Identify all lines in the data containing the string "caption". Copy them out.

---+---

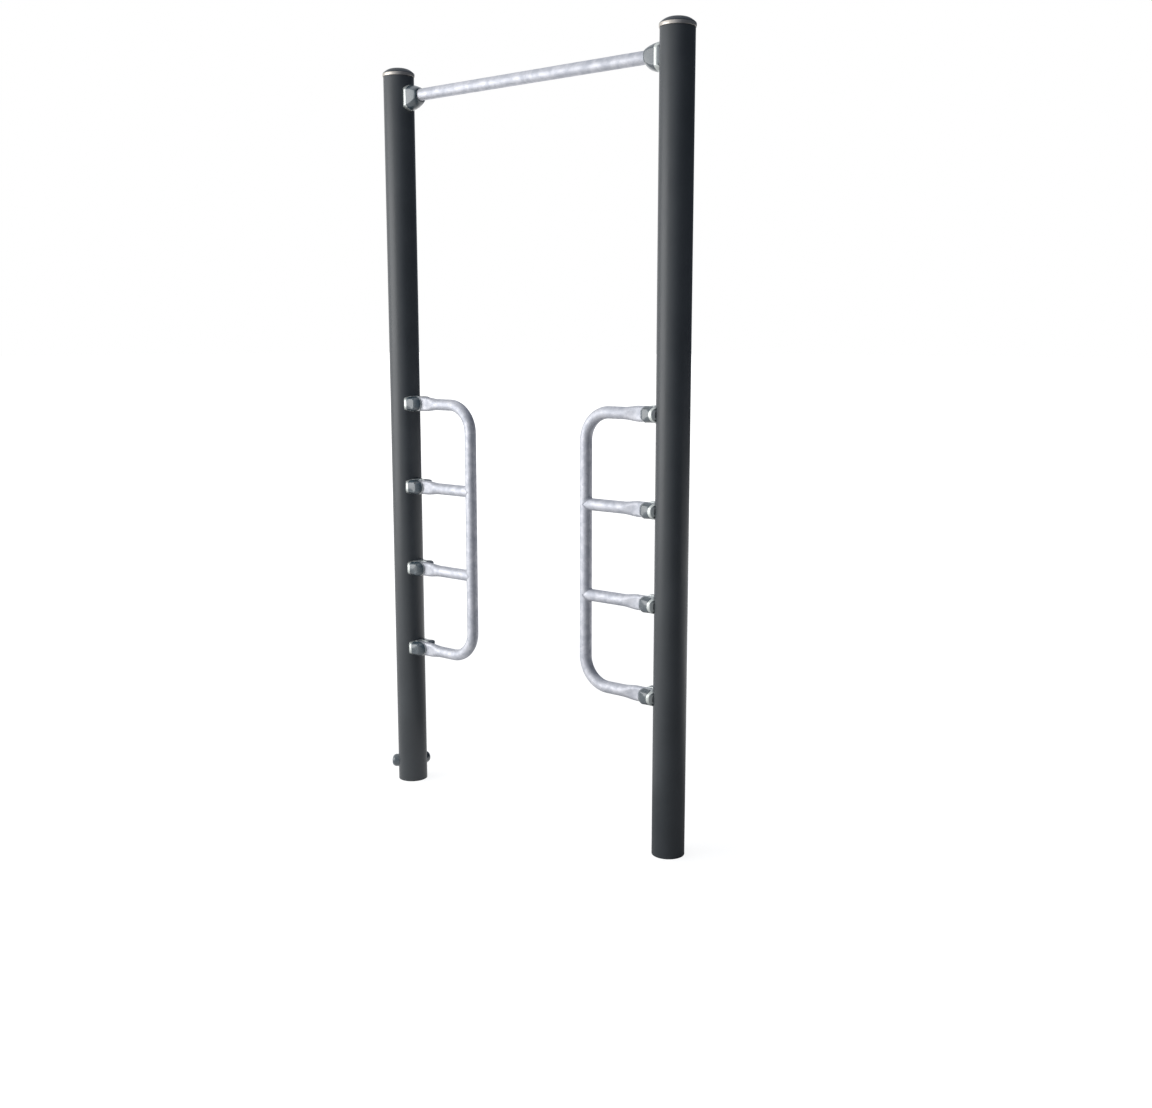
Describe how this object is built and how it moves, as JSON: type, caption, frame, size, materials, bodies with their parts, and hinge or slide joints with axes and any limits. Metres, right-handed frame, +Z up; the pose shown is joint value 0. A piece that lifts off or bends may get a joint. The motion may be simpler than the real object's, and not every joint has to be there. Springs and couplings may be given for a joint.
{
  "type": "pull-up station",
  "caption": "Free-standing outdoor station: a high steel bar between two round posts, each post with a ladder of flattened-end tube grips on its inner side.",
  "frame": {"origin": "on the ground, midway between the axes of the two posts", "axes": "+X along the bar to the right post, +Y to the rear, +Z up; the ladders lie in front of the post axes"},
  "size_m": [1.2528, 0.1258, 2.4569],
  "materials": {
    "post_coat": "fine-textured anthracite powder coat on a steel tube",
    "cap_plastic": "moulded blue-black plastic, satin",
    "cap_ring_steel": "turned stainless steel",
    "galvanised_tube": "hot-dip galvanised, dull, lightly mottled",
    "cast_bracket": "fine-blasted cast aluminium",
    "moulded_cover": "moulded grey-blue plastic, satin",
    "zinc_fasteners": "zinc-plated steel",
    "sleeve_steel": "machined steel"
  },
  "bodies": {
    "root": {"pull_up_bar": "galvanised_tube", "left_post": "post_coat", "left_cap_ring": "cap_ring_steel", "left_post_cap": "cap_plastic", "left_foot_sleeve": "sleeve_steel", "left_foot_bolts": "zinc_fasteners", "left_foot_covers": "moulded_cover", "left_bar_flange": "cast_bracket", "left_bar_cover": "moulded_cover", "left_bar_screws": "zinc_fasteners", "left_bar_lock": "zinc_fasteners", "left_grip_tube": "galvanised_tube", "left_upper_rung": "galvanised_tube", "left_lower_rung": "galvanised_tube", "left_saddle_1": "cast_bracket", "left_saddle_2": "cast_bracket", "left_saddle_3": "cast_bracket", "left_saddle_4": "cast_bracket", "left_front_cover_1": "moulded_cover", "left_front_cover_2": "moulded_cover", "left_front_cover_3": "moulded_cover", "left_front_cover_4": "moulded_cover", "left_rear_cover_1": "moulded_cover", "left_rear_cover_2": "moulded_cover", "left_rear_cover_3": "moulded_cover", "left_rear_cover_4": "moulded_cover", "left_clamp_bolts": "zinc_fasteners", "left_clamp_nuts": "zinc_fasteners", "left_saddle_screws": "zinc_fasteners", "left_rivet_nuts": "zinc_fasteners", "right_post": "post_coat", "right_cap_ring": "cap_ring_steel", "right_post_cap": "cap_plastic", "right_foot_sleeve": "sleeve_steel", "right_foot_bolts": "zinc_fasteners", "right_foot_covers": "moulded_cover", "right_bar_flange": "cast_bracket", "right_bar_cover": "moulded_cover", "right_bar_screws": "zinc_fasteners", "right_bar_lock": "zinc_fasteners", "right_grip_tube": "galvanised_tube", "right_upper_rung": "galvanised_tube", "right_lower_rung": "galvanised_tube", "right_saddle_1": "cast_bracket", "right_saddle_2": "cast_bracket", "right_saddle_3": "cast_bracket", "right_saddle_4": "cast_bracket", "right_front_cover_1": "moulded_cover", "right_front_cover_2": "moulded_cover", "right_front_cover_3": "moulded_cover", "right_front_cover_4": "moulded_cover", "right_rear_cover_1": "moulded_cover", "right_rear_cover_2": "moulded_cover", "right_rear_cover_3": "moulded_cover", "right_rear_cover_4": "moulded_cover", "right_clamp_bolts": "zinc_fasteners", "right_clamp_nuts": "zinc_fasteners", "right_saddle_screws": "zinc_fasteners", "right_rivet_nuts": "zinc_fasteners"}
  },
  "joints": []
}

---+---

### Solution below
Describe how this object is built and how it moves, as JSON: type, caption, frame, size, materials, bodies with their parts, and hinge or slide joints with axes and any limits. Metres, right-handed frame, +Z up; the pose shown is joint value 0. A piece that lifts off or bends may get a joint. The motion may be simpler than the real object's, and not every joint has to be there. Springs and couplings may be given for a joint.
  "caption": "Free-standing outdoor station: a high steel bar between two round posts, each post with a ladder of flattened-end tube grips on its inner side.",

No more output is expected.